--- start of Data provided ---

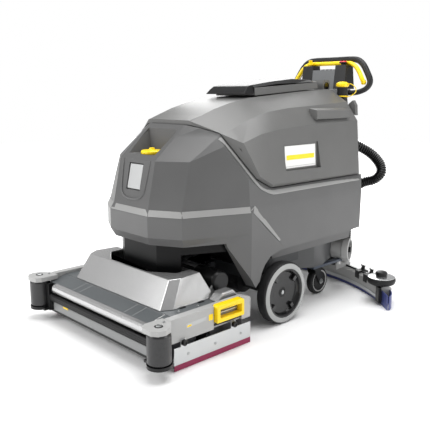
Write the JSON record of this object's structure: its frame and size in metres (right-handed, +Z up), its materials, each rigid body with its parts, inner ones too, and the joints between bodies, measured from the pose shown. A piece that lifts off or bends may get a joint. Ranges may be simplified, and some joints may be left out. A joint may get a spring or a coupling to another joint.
{
  "type": "wet dry floor scrubber",
  "caption": "Walk-behind floor scrubber with a roller brush head, tilting waste tank, push handle, lifting squeegee, suction hose, drive wheels and casters.",
  "frame": {"origin": "centre of the bounding box's bottom face, on the floor", "axes": "+Y points to the rear, where the operator walks, -Y is the brush head's front, +X is the machine's left side and +Z is up"},
  "size_m": [1.0318, 1.5406, 1.1184],
  "materials": {
    "body_grey_plastic": "fine grained",
    "tank_grey_plastic": "fine grained",
    "light_grey_plastic": "satin",
    "silver_paint": "satin silver paint",
    "dark_grey_plastic": "satin",
    "black_plastic": "semi-gloss",
    "black_rubber": "matt",
    "tyre_rubber": "matt",
    "yellow_plastic": "satin",
    "frame_paint": "satin",
    "aluminium": "brushed",
    "crimson_rubber": "satin",
    "blue_rubber": "satin",
    "red_plastic": "satin",
    "brush_bristle": "bristle tufts"
  },
  "bodies": {
    "chassis": {"lower_body": "body_grey_plastic", "front_skirt": "black_plastic", "rear_underbody": "light_grey_plastic", "battery_pack": "dark_grey_plastic", "chassis_frame": "frame_paint", "drive_unit": "frame_paint", "rear_column": "body_grey_plastic", "console": "dark_grey_plastic", "handle_loop": "black_plastic", "water_filter_housing": "light_grey_plastic", "suction_hose": "black_rubber"},
    "filler_cap": {"water_fill_cap": "yellow_plastic"},
    "filter_knob": {"water_filter_knob": "black_plastic"},
    "drive_wheel_left": {"drive_tyre_left": "tyre_rubber", "drive_hub_left": "black_plastic"},
    "drive_wheel_right": {"drive_tyre_right": "tyre_rubber", "drive_hub_right": "black_plastic"},
    "caster_fork_left": {"caster_fork_left": "frame_paint"},
    "caster_wheel_left": {"caster_wheel_left": "black_rubber"},
    "caster_fork_right": {"caster_fork_right": "frame_paint"},
    "caster_wheel_right": {"caster_wheel_right": "black_rubber"},
    "tank": {"waste_tank": "tank_grey_plastic", "filter_basket": "black_plastic", "drain_hose": "black_rubber"},
    "float_ball": {"float_ball": "yellow_plastic"},
    "drain_cap": {"drain_cap": "yellow_plastic"},
    "lid": {"lid_housing": "tank_grey_plastic", "lid_cover": "black_plastic", "suction_turbine": "black_plastic"},
    "impeller": {"turbine_impeller": "aluminium"},
    "drive_lever": {"drive_lever": "yellow_plastic"},
    "stop_button": {"stop_button": "red_plastic"},
    "key_switch": {"key_switch": "yellow_plastic"},
    "squeegee_lever": {"squeegee_lever": "black_plastic"},
    "lift_arm": {"lift_arm": "frame_paint"},
    "upper_link": {"upper_link": "frame_paint"},
    "brush_head": {"head_housing": "black_plastic", "head_cover": "silver_paint", "front_plate": "silver_paint", "front_bumper": "black_plastic", "side_plate_left": "light_grey_plastic", "side_plate_right": "light_grey_plastic", "brush_motor": "black_plastic"},
    "brush_release_left": {"brush_release_left": "yellow_plastic"},
    "brush_release_right": {"brush_release_right": "yellow_plastic"},
    "corner_roller_left": {"corner_roller_left": "black_rubber"},
    "corner_roller_right": {"corner_roller_right": "black_rubber"},
    "side_guard_left": {"side_guard_left": "aluminium", "guard_blade_left": "crimson_rubber"},
    "side_guard_right": {"side_guard_right": "aluminium", "guard_blade_right": "crimson_rubber"},
    "roller_brush_front": {"roller_brush_front": "brush_bristle"},
    "roller_brush_rear": {"roller_brush_rear": "brush_bristle"},
    "squeegee_arm": {"squeegee_arm": "frame_paint", "hose_bellows": "black_rubber"},
    "squeegee": {"squeegee_beam": "light_grey_plastic", "squeegee_blade_front": "blue_rubber", "squeegee_blade_rear": "blue_rubber"},
    "squeegee_bumper_left": {"squeegee_bumper_left": "black_rubber"},
    "squeegee_bumper_right": {"squeegee_bumper_right": "black_rubber"}
  },
  "joints": [
    {"name": "filler_cap_turn", "type": "hinge", "parent": "chassis", "child": "filler_cap", "pos_m": [-0.06936, -0.42532, 0.706], "axis": [0, 0, 1], "range_deg": [0, 90]},
    {"name": "filter_knob_turn", "type": "hinge", "parent": "chassis", "child": "filter_knob", "pos_m": [0.15264, 0.50768, 0.2005], "axis": [0.93, 0.3676, 0], "range_deg": [0, 90]},
    {"name": "drive_wheel_left_spin", "type": "hinge", "parent": "chassis", "child": "drive_wheel_left", "pos_m": [0.27014, -0.02732, 0.13], "axis": [1, 0, 0], "continuous": true},
    {"name": "drive_wheel_right_spin", "type": "hinge", "parent": "chassis", "child": "drive_wheel_right", "pos_m": [-0.40886, -0.02732, 0.13], "axis": [1, 0, 0], "continuous": true},
    {"name": "caster_left_swivel", "type": "hinge", "parent": "chassis", "child": "caster_fork_left", "pos_m": [0.14564, 0.34768, 0.064], "axis": [0, 0, 1], "continuous": true},
    {"name": "caster_left_spin", "type": "hinge", "parent": "caster_fork_left", "child": "caster_wheel_left", "pos_m": [0.14564, 0.38268, 0.064], "axis": [1, 0, 0], "continuous": true},
    {"name": "caster_right_swivel", "type": "hinge", "parent": "chassis", "child": "caster_fork_right", "pos_m": [-0.28436, 0.34768, 0.064], "axis": [0, 0, 1], "continuous": true},
    {"name": "caster_right_spin", "type": "hinge", "parent": "caster_fork_right", "child": "caster_wheel_right", "pos_m": [-0.28436, 0.38268, 0.064], "axis": [1, 0, 0], "continuous": true},
    {"name": "tank_tilt", "type": "hinge", "parent": "chassis", "child": "tank", "pos_m": [-0.38736, -0.02732, 0.562], "axis": [0, -1, 0], "range_deg": [0, 60]},
    {"name": "float_rise", "type": "slide", "parent": "tank", "child": "float_ball", "axis": [0, 0, 1], "range_m": [0, 0.04]},
    {"name": "drain_cap_flip", "type": "hinge", "parent": "tank", "child": "drain_cap", "pos_m": [0.13264, 0.59668, 0.966], "axis": [0, 1, 0], "range_deg": [0, 100]},
    {"name": "lid_open", "type": "hinge", "parent": "tank", "child": "lid", "pos_m": [-0.06936, 0.47568, 0.967], "axis": [-1, 0, 0], "range_deg": [0, 75]},
    {"name": "turbine_spin", "type": "hinge", "parent": "lid", "child": "impeller", "pos_m": [-0.06936, 0.30768, 0.86], "axis": [0, 0, 1], "continuous": true},
    {"name": "drive_lever_pull", "type": "hinge", "parent": "chassis", "child": "drive_lever", "pos_m": [-0.06936, 0.72068, 0.99], "axis": [-1, 0, 0], "range_deg": [0, 7], "stiffness_Nm_per_rad": 4, "springref_deg": -5.73},
    {"name": "stop_button_press", "type": "slide", "parent": "chassis", "child": "stop_button", "axis": [0, 0, -1], "range_m": [0, 0.006], "stiffness_N_per_m": 400, "springref_m": -0.003},
    {"name": "key_turn", "type": "hinge", "parent": "chassis", "child": "key_switch", "pos_m": [-0.16936, 0.69268, 1.0745], "axis": [0, 0, 1], "range_deg": [0, 90]},
    {"name": "squeegee_lever_turn", "type": "hinge", "parent": "chassis", "child": "squeegee_lever", "pos_m": [-0.21336, 0.66268, 0.76], "axis": [-1, 0, 0], "range_deg": [0, 50]},
    {"name": "head_lift", "type": "hinge", "parent": "chassis", "child": "lift_arm", "pos_m": [-0.06936, -0.21732, 0.236], "axis": [-1, 0, 0], "range_deg": [0, 18]},
    {"name": "head_level", "type": "hinge", "parent": "lift_arm", "child": "brush_head", "pos_m": [-0.06936, -0.32732, 0.208], "axis": [-1, 0, 0], "range_deg": [-18, 0]},
    {"name": "upper_link_turn", "type": "hinge", "parent": "chassis", "child": "upper_link", "pos_m": [-0.06936, -0.21732, 0.268], "axis": [-1, 0, 0], "range_deg": [0, 18]},
    {"name": "brush_release_left_open", "type": "hinge", "parent": "brush_head", "child": "brush_release_left", "pos_m": [0.33564, -0.39582, 0.1315], "axis": [0, 1, 0], "range_deg": [0, 80]},
    {"name": "corner_roller_left_spin", "type": "hinge", "parent": "brush_head", "child": "corner_roller_left", "pos_m": [0.33264, -0.72432, 0.114], "axis": [0, 0, 1], "continuous": true},
    {"name": "side_guard_left_rise", "type": "slide", "parent": "brush_head", "child": "side_guard_left", "axis": [0, 0, 1], "range_m": [0, 0.009]},
    {"name": "brush_release_right_open", "type": "hinge", "parent": "brush_head", "child": "brush_release_right", "pos_m": [-0.47436, -0.39582, 0.1315], "axis": [0, -1, 0], "range_deg": [0, 80]},
    {"name": "corner_roller_right_spin", "type": "hinge", "parent": "brush_head", "child": "corner_roller_right", "pos_m": [-0.47136, -0.72432, 0.114], "axis": [0, 0, 1], "continuous": true},
    {"name": "side_guard_right_rise", "type": "slide", "parent": "brush_head", "child": "side_guard_right", "axis": [0, 0, 1], "range_m": [0, 0.009]},
    {"name": "front_brush_spin", "type": "hinge", "parent": "brush_head", "child": "roller_brush_front", "pos_m": [-0.06936, -0.58732, 0.0706], "axis": [1, 0, 0], "continuous": true},
    {"name": "rear_brush_spin", "type": "hinge", "parent": "brush_head", "child": "roller_brush_rear", "pos_m": [-0.06936, -0.39932, 0.0706], "axis": [1, 0, 0], "continuous": true},
    {"name": "squeegee_swing", "type": "hinge", "parent": "chassis", "child": "squeegee_arm", "pos_m": [-0.06936, -0.10232, 0.06], "axis": [0, 0, 1], "range_deg": [0, 28]},
    {"name": "squeegee_lift", "type": "slide", "parent": "squeegee_arm", "child": "squeegee", "axis": [0, 0, 1], "range_m": [0, 0.055], "deforming": ["hose_bellows"]},
    {"name": "squeegee_bumper_left_spin", "type": "hinge", "parent": "squeegee", "child": "squeegee_bumper_left", "pos_m": [0.42373, 0.49267, 0.106], "axis": [0, 0, 1], "continuous": true},
    {"name": "squeegee_bumper_right_spin", "type": "hinge", "parent": "squeegee", "child": "squeegee_bumper_right", "pos_m": [-0.2254, 0.65451, 0.106], "axis": [0, 0, 1], "continuous": true}
  ],
  "couplings": [
    {"joint": "head_level", "follows": "head_lift", "ratio": -1},
    {"joint": "upper_link_turn", "follows": "head_lift", "ratio": 1},
    {"joint": "rear_brush_spin", "follows": "front_brush_spin", "ratio": -1},
    {"joint": "squeegee_lever_turn", "follows": "squeegee_lift", "rad_per_m": 15.86}
  ]
}
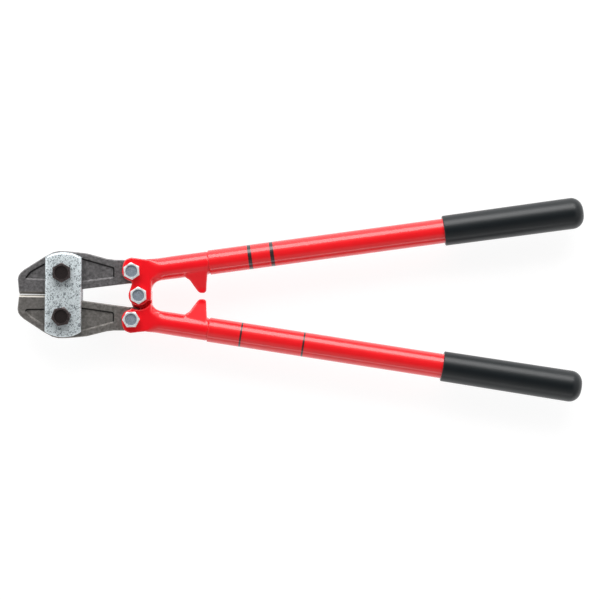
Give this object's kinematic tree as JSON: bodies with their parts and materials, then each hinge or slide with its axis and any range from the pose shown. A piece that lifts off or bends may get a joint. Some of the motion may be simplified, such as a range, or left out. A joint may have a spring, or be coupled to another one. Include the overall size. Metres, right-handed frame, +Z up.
{
  "type": "bolt cutters",
  "caption": "Hand bolt cutters: forged centre-cut jaws on link plates, lapped socket forgings on a centre pivot, and long red tube handles with black grips.",
  "frame": {"origin": "foot of the centre pivot's axis, on the plane that the rear bolt ends stand on", "axes": "+X from the pivot towards the handles, +Y across the tool towards the upper handle, +Z up, along the bolts towards their heads"},
  "size_m": [0.4573, 0.165, 0.0372],
  "materials": {
    "forged_steel_dark": "forged, dark, satin",
    "forged_steel_light": "forged, dark, satin",
    "zinc_plate": "zinc plated, mottled",
    "black_bolt": "black oxide",
    "zinc_bolt": "bright zinc plated",
    "red_socket_paint": "gloss paint on a forging",
    "red_tube_paint": "gloss paint on drawn tube",
    "black_grip": "soft vinyl, satin"
  },
  "bodies": {
    "link_plates": {"front_link_plate": "zinc_plate", "rear_link_plate": "zinc_plate", "upper_plate_bolt": "black_bolt", "lower_plate_bolt": "black_bolt", "upper_plate_washer": "black_bolt", "lower_plate_washer": "black_bolt", "upper_plate_nut": "black_bolt", "lower_plate_nut": "black_bolt"},
    "upper_jaw": {"upper_jaw": "forged_steel_dark"},
    "lower_jaw": {"lower_jaw": "forged_steel_light"},
    "upper_handle": {"upper_socket": "red_socket_paint", "upper_tube": "red_tube_paint", "upper_grip": "black_grip", "upper_jaw_bolt": "zinc_bolt", "upper_jaw_washer": "zinc_bolt", "upper_jaw_nut": "zinc_bolt", "centre_bolt": "zinc_bolt", "centre_washer": "zinc_bolt", "centre_nut": "zinc_bolt"},
    "lower_handle": {"lower_socket": "red_socket_paint", "lower_tube": "red_tube_paint", "lower_grip": "black_grip", "lower_jaw_bolt": "zinc_bolt", "lower_jaw_washer": "zinc_bolt", "lower_jaw_nut": "zinc_bolt"}
  },
  "joints": [
    {"name": "upper_jaw_pivot", "type": "hinge", "parent": "link_plates", "child": "upper_jaw", "pos_m": [-0.06209, 0.01765, 0.02145], "axis": [0, 0, 1], "range_deg": [-7.1, 0.5]},
    {"name": "upper_handle_pivot", "type": "hinge", "parent": "upper_jaw", "child": "upper_handle", "pos_m": [-0.00577, 0.01946, 0.02145], "axis": [0, 0, 1], "range_deg": [-3, 45]},
    {"name": "lower_jaw_pivot", "type": "hinge", "parent": "link_plates", "child": "lower_jaw", "pos_m": [-0.06209, -0.01765, 0.02145], "axis": [0, 0, 1], "range_deg": [-0.5, 7.1]},
    {"name": "lower_handle_pivot", "type": "hinge", "parent": "lower_jaw", "child": "lower_handle", "pos_m": [-0.00577, -0.01946, 0.02145], "axis": [0, 0, 1], "range_deg": [-45, 3]}
  ],
  "couplings": [
    {"joint": "upper_jaw_pivot", "follows": "upper_handle_pivot", "ratio": -0.1575},
    {"joint": "lower_jaw_pivot", "follows": "upper_handle_pivot", "ratio": 0.1575},
    {"joint": "lower_handle_pivot", "follows": "upper_handle_pivot", "ratio": -1}
  ]
}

--- end of Data provided ---

Set problem ▸
Using the listing above, show each line holding the string "piece".

Written solution ▸
Write the JSON record of this object's structure: its frame and size in metres (right-handed, +Z up), its materials, each rigid body with its parts, inner ones too, and the joints between bodies, measured from the pose shown. A piece that lifts off or bends may get a joint. Ranges may be simplified, and some joints may be left out. A joint may get a spring or a coupling to another joint.
Give this object's kinematic tree as JSON: bodies with their parts and materials, then each hinge or slide with its axis and any range from the pose shown. A piece that lifts off or bends may get a joint. Some of the motion may be simplified, such as a range, or left out. A joint may have a spring, or be coupled to another one. Include the overall size. Metres, right-handed frame, +Z up.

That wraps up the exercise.